Interim Superintendent Michael Thurmond said demographics helped to explain the relatively poor performance of his district.

“The higher the percentage of economically disadvantaged students who take the test, the lower your score will be,” he said.

It’s unclear, though, whether a disproportionate number of poor students took the test in DeKalb, since the College Board didn’t release school district level economic profiles of test takers.

The SAT, administered by the College Board, is used to rank students for college admission. The test measures reading, writing and math, with a possible 800 points in each category for a possible total of 2,400.

Besides demographics, there are unquantifiable factors, like culture.

Walton High, a perennial high performer, maintained its reputation as a top-ranked school, coming in fourth with an average score of 1,741 out of a possible 2,400.
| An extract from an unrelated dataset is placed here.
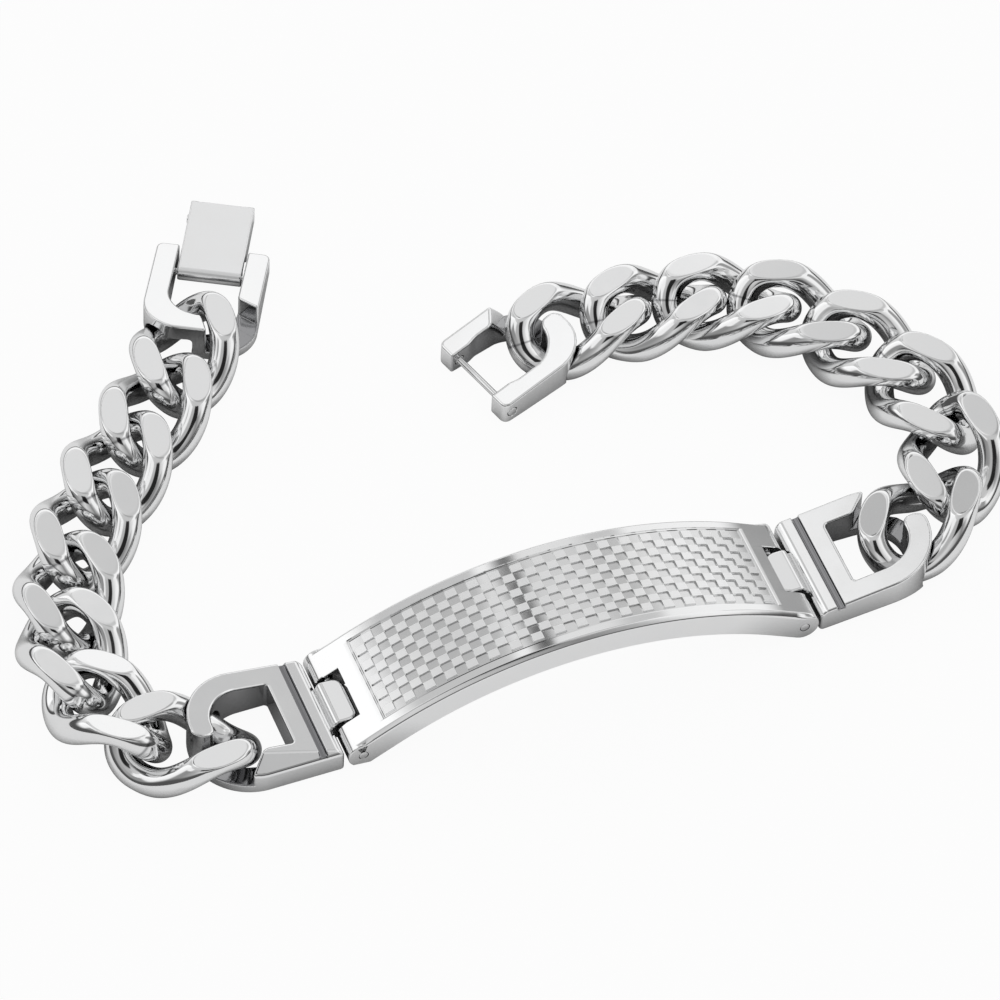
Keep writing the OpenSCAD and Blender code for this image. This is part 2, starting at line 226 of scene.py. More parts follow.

Greg Fleenor, who teaches advanced placement English literature there, said the teachers work hard because the students want them to.

The kids are “worldly,” he said, and benefit from parents who put a priority on education and expose them to educational opportunities outside school. The parents move into this expensive corner of Cobb because of the school’s reputation, he said, and their children are driven to learn.

The teachers are eager to oblige. Fleenor arrives before school to teach a 7:10 a.m. class during what’s called “zero” period, because there are enough students who want to cram in the extra learning time. He typically works until after 5 p.m., and that’s considered early.

“Teachers are probably in this building until 10 or 11 at night,” Fleenor said.

Metro Atlanta’s best performer was a charter school.

The poverty rate at the Gwinnett School of Mathematics, Science and Technology — 34 percent — was more than 20 percentage points below the county average, but principal Jeff Mathews said the student body was a representation of the county as a whole since admission is lottery-based across Gwinnett.

Mathews credited his school’s average score of 1,917 to innovative teaching.

Physics and engineering teachers run a combined course, so students can apply physics concepts to real world cases. They design roller coasters that are graded by how long they can keep a ball rolling. And the teenagers develop games that they take to a nearby elementary school to teach fourth-graders about optics — the study of sight and the behavior of light.

Mathews noted that nearly all his seniors took the test, which makes the scores all the more impressive, since average performance typically declines as the percentage of test takers increases.

(The school with the best average score in the state was the Advanced Academy of Georgia in Carrollton, but only eight students took the test, a precariously small number on which to base an average for the purpose of ranking.)

Those on the ground — students — say demographics, or at least the will to invest in test prep, does make a difference.

Austin Webster, a freshman at Vanderbilt University, is among those who contributed to Northview High’s score of 1,773.

The 18-year-old took the test three times starting in her sophomore year. Each time, her score nudged up. She studied from a test prep book and got some tactical advice from a college friend who was home on vacation, but said she didn’t make near the investment in test prep that some of her peers did.

Most of her friends took SAT prep courses. “I didn’t have the full-fledged weekly tutoring that other kids had,” she said. “It’s almost like the kids who want to spend the most money practicing for the SAT do better, and not everyone has that much time and money.”